DenseDepth
The model is developed to predict depth from 2D images. Depth estimation from images is used for scene understanding and reconstruction. The model is able to achieve detailed high-resolution depth maps using an encoder and decoder to extract features from the pre-trained neural network.
The model is trained with the NYU Depth v2 and the KITTI dataset. According to the paper by Ibraheem Alhashim and Peter Wonka, NYU Depth v2 provides images and depth maps for different indoor scenes, containing 120K training samples and 654 testing samples. KITTI provides stereo images and corresponding 3D laser scans of outdoor scenes captured using equipment mounted on a moving vehicle.

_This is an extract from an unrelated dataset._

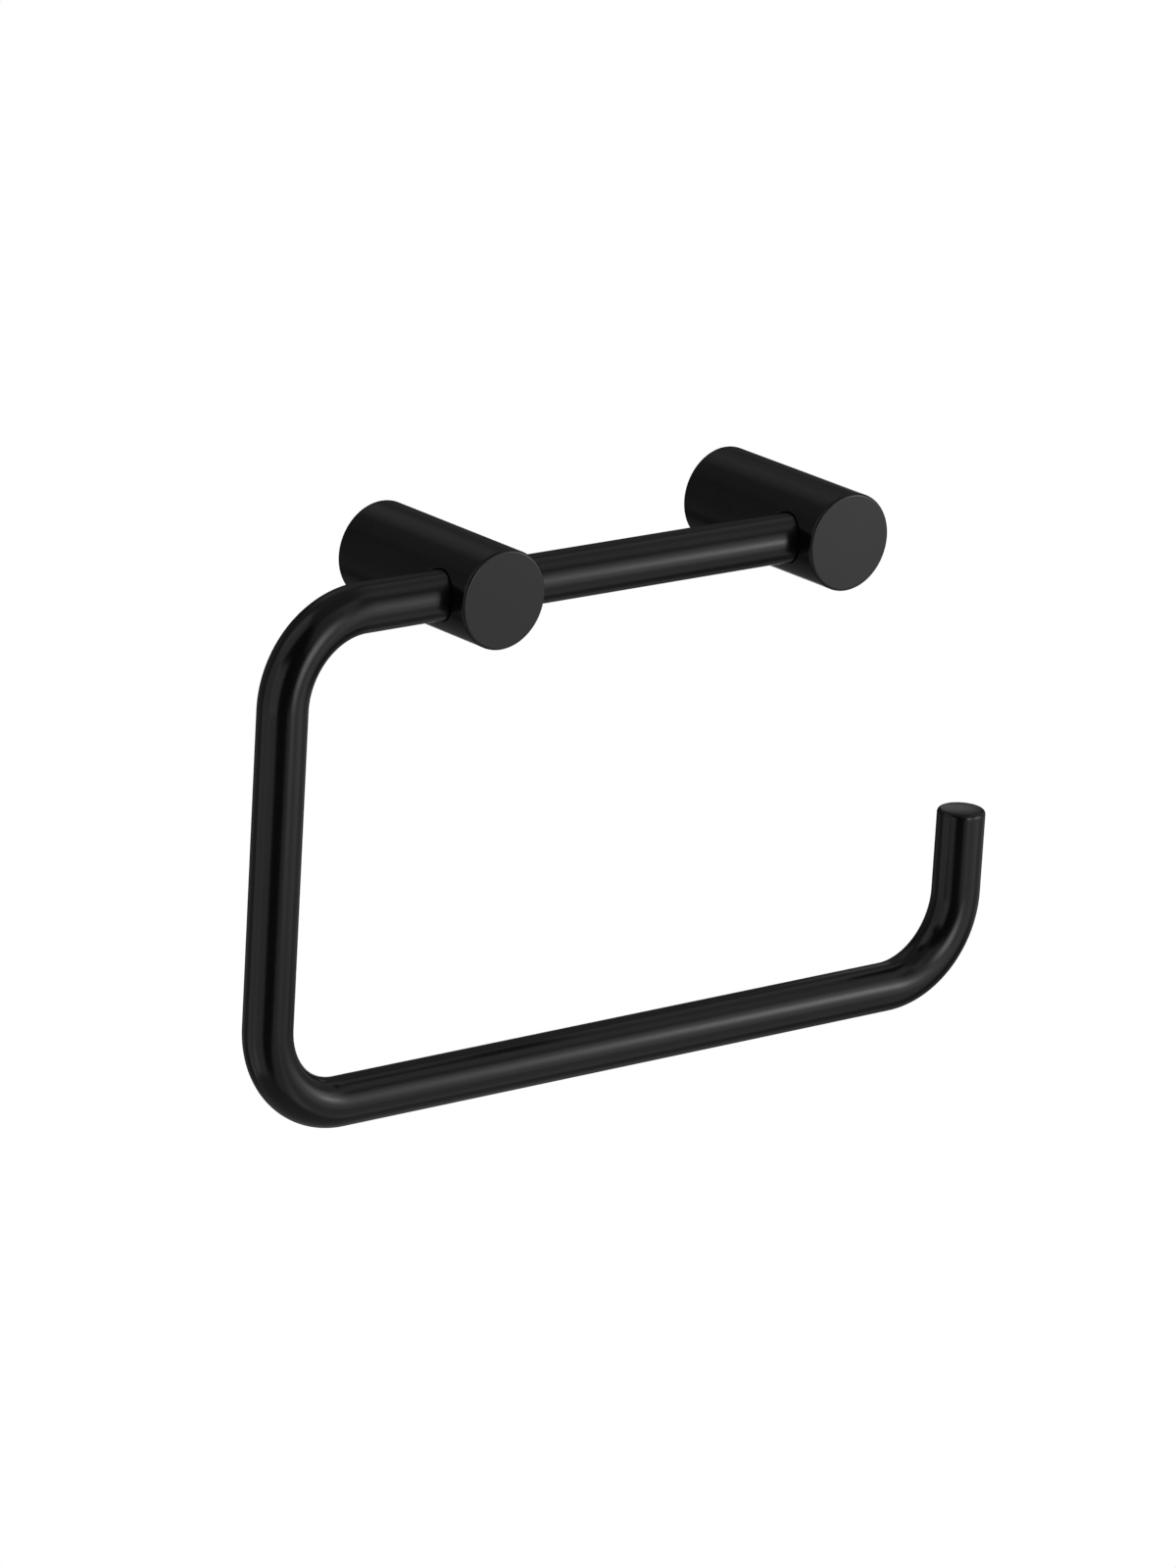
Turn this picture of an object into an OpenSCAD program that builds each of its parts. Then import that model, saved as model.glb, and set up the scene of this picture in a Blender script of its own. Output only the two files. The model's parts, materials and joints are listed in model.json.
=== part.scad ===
// Wall-mounted toilet paper holder: a bent rod that swings in two round posts.
// Frame: the wall is the plane y = 0, the posts stand out of it towards -Y, and +Z is up.
// The origin is on the wall, midway between the two post axes. Units are millimetres.

/* [Rod] */
// Diameter of the rod
rod_d = 10; // [8:0.5:11]
// Height from the lower run's centreline up to the swing axis
loop_drop = 100; // [85:1:130]
// Radius of each bend, on the centreline
bend_r = 18; // [12:1:22]
// Reach of the side run's centreline past the left post's axis
side_reach = 45.5; // [36:0.5:60]
// Reach of the upturned tip's centreline past the right post's axis
tip_reach = 43; // [36:0.5:60]
// Height of the tip's flat end above the lower run's centreline
tip_rise = 35.5; // [26:0.5:50]

/* [Posts] */
// Diameter of each post
post_d = 20; // [20:1:26]
// Length of each post, from the wall to its front face
post_len = 40; // [38:1:60]
// Distance between the two post axes
post_spacing = 87; // [70:1:120]
// Distance from the front face back to the swing axis
axis_setback = 9; // [9:0.5:12]
// Chamfer round the front face
front_chamfer = 0.5; // [0.2:0.1:0.8]

/* [Wall brackets] */
// Diameter of the boss that fills the back of each post
boss_d = 14.8; // [13:0.2:15]
// Thickness of the boss
boss_len = 8; // [7.5:0.5:9]
// Diameter of the hole for the wall screw
wall_hole_d = 4.5; // [4:0.5:5]

/* [Hidden] */
$fn = 96;
eps = 0.01;

coat = "#121213";
zinc = "#b9bdc1";
oxide = "#3a3b3d";
rubber = "#141414";

// Rod
rod_r = rod_d / 2;
post_x = post_spacing / 2;
axis_y = axis_setback - post_len;
side_x = -post_x - side_reach;
tip_x = post_x + tip_reach;
rod_end_past_axis = 5.5;
end_chamfer = 0.9;
neck_w = 3;
neck_r = rod_r - 1.5;

// Cross bore of the posts, with its O-ring grooves
bore_gap = 0.2;
bore_r = rod_r + bore_gap;
bore_floor_past_axis = 6;
ring_d = 1.5;
ring_gap = 0.05;
ring_r = rod_r + ring_gap + ring_d / 2;
ring_offset = 4.2;
ring_groove_w = 2;
ring_groove_r = ring_r + ring_d / 2 + ring_gap;

// Socket in the back of the posts
post_r = post_d / 2;
socket_gap = 0.1;
socket_r = boss_d / 2 + socket_gap;
socket_len = boss_len + 2;
rim_chamfer = 0.3;

// Set screws, all of one thread size, and the tapped holes that they sit in
thread_d = 4;
screw_r = thread_d / 2 - 0.05;
key_af = 2;
key_depth = 1.6;

// The screws that hold the rod: their dogs run in its necks
dog_d = 2.5;
dog_len = 2;
dog_gap = 0.2;
retaining_len = 10;

// The grub screws that lock the posts: their cones seat in a V groove round each boss
grub_y = -5;
grub_recess = 0.3;
cone_len = 1.5;
cone_tip_r = screw_r - cone_len;
grub_depth_in_boss = 1.7;
grub_tip_z = -(boss_d / 2 - grub_depth_in_boss);
grub_len = post_r - grub_recess + grub_tip_z;
v_depth = grub_depth_in_boss + cone_tip_r + 0.05;

// The wall screw's countersink, cut at 90 degrees
countersink_r = wall_hole_d;

// Turns a shape drawn along +Z so that it runs along +Y, away from the front face.
module along_y() {
    rotate([-90, 0, 0]) children();
}

// Turns a shape drawn along +Z so that it runs along +X.
module along_x() {
    rotate([0, 90, 0]) children();
}

// A straight run of rod from one point of the loop's plane to another, both [x, z].
module run(from, to) {
    length = norm(to - from);
    turn = atan2(to[0] - from[0], to[1] - from[1]);
    translate([from[0], axis_y, from[1]])
        rotate([0, turn, 0])
            cylinder(h = length, r = rod_r);
}

// A quarter bend round a centre [x, z], anticlockwise from the start angle as seen from the front.
module bend(centre, start) {
    translate([centre[0], axis_y, centre[1]])
        rotate([90, 0, 0])
            rotate([0, 0, start])
                rotate_extrude(angle = 90)
                    translate([bend_r, 0])
                        circle(r = rod_r);
}

// The ring of metal that is turned off the rod where a retaining screw's dog runs.
module neck_cut(x) {
    translate([x - neck_w / 2, axis_y, 0])
        along_x()
            difference() {
                cylinder(h = neck_w, r = rod_r + 1);
                translate([0, 0, -eps])
                    cylinder(h = neck_w + 2 * eps, r = neck_r);
            }
}

// The rod: swing axis run, side run, lower run and upturned tip, all one bent piece.
module roll_bar() {
    end_x = post_x + rod_end_past_axis;
    top_start = [side_x + bend_r, 0];
    low_z = -loop_drop;
    tip_z = low_z + tip_rise;
    color(coat)
        difference() {
            union() {
                run(top_start, [end_x - end_chamfer, 0]);
                translate([end_x - end_chamfer, axis_y, 0])
                    along_x()
                        cylinder(h = end_chamfer, r1 = rod_r, r2 = rod_r - end_chamfer);
                bend([side_x + bend_r, -bend_r], 90);
                run([side_x, low_z + bend_r], [side_x, -bend_r]);
                bend([side_x + bend_r, low_z + bend_r], 180);
                run([side_x + bend_r, low_z], [tip_x - bend_r, low_z]);
                bend([tip_x - bend_r, low_z + bend_r], 270);
                run([tip_x, low_z + bend_r], [tip_x, tip_z - end_chamfer]);
                translate([tip_x, axis_y, tip_z - end_chamfer])
                    cylinder(h = end_chamfer, r1 = rod_r, r2 = rod_r - end_chamfer);
            }
            neck_cut(-post_x);
            neck_cut(post_x);
        }
}

// The post's turned blank: a round bar with a chamfered front edge and a broken back edge.
module post_blank() {
    translate([0, -post_len, 0])
        along_y()
            rotate_extrude()
                polygon([
                    [0, 0],
                    [post_r - front_chamfer, 0],
                    [post_r, front_chamfer],
                    [post_r, post_len - rim_chamfer],
                    [post_r - rim_chamfer, post_len],
                    [0, post_len]
                ]);
}

// The cross bore that the rod turns in, from the post's left side to depth past its axis.
module cross_bore(depth) {
    start = -post_r - 1;
    translate([start, axis_y, 0])
        along_x()
            cylinder(h = depth - start, r = bore_r);
    for (side = [-1, 1])
        translate([side * ring_offset - ring_groove_w / 2, axis_y, 0])
            along_x()
                cylinder(h = ring_groove_w, r = ring_groove_r);
}

// The socket for the boss, and the tapped holes for the retaining screw and the grub screw.
module post_cavities() {
    translate([0, -socket_len, 0])
        along_y()
            cylinder(h = socket_len + 1, r = socket_r);
    translate([0, axis_y, 0])
        along_y()
            cylinder(h = -axis_y, d = thread_d);
    translate([0, grub_y, -post_r - 1])
        cylinder(h = post_r, d = thread_d);
}

// A post in place. A bore depth past the far side makes the cross bore a through hole.
module post(x, bore_depth) {
    translate([x, 0, 0])
        color(coat)
            difference() {
                post_blank();
                cross_bore(bore_depth);
                post_cavities();
            }
}

module left_post() {
    post(-post_x, post_r + 1);
}

module right_post() {
    post(post_x, bore_floor_past_axis);
}

// The wall bracket: a turned boss with a V groove for the grub screw and a countersunk hole.
module bracket(x) {
    boss_r = boss_d / 2;
    hole_r = wall_hole_d / 2;
    translate([x, 0, 0])
        color(zinc)
            rotate([90, 0, 0])
                rotate_extrude()
                    polygon([
                        [hole_r, 0],
                        [boss_r, 0],
                        [boss_r, -grub_y - v_depth],
                        [boss_r - v_depth, -grub_y],
                        [boss_r, -grub_y + v_depth],
                        [boss_r, boss_len],
                        [countersink_r, boss_len],
                        [hole_r, boss_len - countersink_r + hole_r]
                    ]);
}

module left_bracket() {
    bracket(-post_x);
}

module right_bracket() {
    bracket(post_x);
}

// The hexagon key socket of a set screw, cut from the face at z = 0 upwards.
module key_socket() {
    translate([0, 0, -eps])
        cylinder(h = key_depth + eps, d = key_af / cos(30), $fn = 6);
}

// A cone-point set screw under the post, which locks it to its bracket.
module post_grub_screw(x) {
    translate([x, grub_y, grub_tip_z - grub_len])
        color(oxide)
            difference() {
                union() {
                    cylinder(h = grub_len - cone_len, r = screw_r);
                    translate([0, 0, grub_len - cone_len])
                        cylinder(h = cone_len, r1 = screw_r, r2 = cone_tip_r);
                }
                key_socket();
            }
}

module left_post_grub_screw() {
    post_grub_screw(-post_x);
}

module right_post_grub_screw() {
    post_grub_screw(post_x);
}

// A dog-point set screw on the post's axis. Its dog runs in the rod's neck, so that the rod
// can swing but can't slide out.
module bar_retaining_screw(x) {
    translate([x, axis_y + neck_r + dog_gap + retaining_len, 0])
        color(oxide)
            rotate([90, 0, 0])
                difference() {
                    union() {
                        cylinder(h = retaining_len - dog_len, r = screw_r);
                        cylinder(h = retaining_len, d = dog_d);
                    }
                    key_socket();
                }
}

module left_bar_retaining_screw() {
    bar_retaining_screw(-post_x);
}

module right_bar_retaining_screw() {
    bar_retaining_screw(post_x);
}

// An O-ring in a groove of a post's cross bore. It centres the rod and keeps it quiet.
module o_ring(x) {
    translate([x, axis_y, 0])
        color(rubber)
            along_x()
                rotate_extrude()
                    translate([ring_r, 0])
                        circle(d = ring_d);
}

module left_post_outer_o_ring() {
    o_ring(-post_x - ring_offset);
}

module left_post_inner_o_ring() {
    o_ring(-post_x + ring_offset);
}

module right_post_inner_o_ring() {
    o_ring(post_x - ring_offset);
}

module right_post_outer_o_ring() {
    o_ring(post_x + ring_offset);
}

roll_bar();
left_post();
right_post();
left_bracket();
right_bracket();
left_post_grub_screw();
right_post_grub_screw();
left_bar_retaining_screw();
right_bar_retaining_screw();
left_post_outer_o_ring();
left_post_inner_o_ring();
right_post_inner_o_ring();
right_post_outer_o_ring();
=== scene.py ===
import json
import math

import bmesh
import bpy
from mathutils import Matrix, Vector


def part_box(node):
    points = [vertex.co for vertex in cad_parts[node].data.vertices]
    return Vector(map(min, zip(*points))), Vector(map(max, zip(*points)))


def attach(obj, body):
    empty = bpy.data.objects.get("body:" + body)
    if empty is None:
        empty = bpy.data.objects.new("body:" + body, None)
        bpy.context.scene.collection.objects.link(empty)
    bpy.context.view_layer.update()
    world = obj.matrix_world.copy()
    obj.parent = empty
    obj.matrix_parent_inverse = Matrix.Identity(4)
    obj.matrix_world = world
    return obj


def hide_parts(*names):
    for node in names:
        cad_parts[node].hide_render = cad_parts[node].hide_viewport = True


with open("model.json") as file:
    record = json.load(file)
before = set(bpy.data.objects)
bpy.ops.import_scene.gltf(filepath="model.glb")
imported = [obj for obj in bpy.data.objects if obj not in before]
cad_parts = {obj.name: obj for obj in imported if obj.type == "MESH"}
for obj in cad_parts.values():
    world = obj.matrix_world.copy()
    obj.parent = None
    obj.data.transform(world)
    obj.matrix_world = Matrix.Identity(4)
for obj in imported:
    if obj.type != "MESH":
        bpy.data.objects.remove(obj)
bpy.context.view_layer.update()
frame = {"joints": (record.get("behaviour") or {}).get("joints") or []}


# ---------------------------------------------------------------------------
# The roll bar
# One length of 10 mm round brass rod. Two necks are turned in it, then it is
# bent cold three times round one former. Its tip is flat, with a rounded edge.

MM = 0.001
merge_gap = 0.0005 * MM
cap_border = 0.04 * MM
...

I experimented with multiple images, and it surprised me that digitally rendered artwork also works on this model. I am amazed by how detailed the depth predictions are. However, the result is a little too noisy, which I think is affected by the textures, lightings, and reflections.
Comparison:
DenseDepth:
MiDaS:
MiDaS model is trained with massive data source mixing multiple datasets, which decreases biases and outliers in each dataset. The result is quite different from DenseDepth. I feel like the result of MiDaS is less detailed but more accurate than that of DenseDepth. Lighting, shading, and texture have less influence on MiDaS, which is more intuitive and easier to interpret the depth.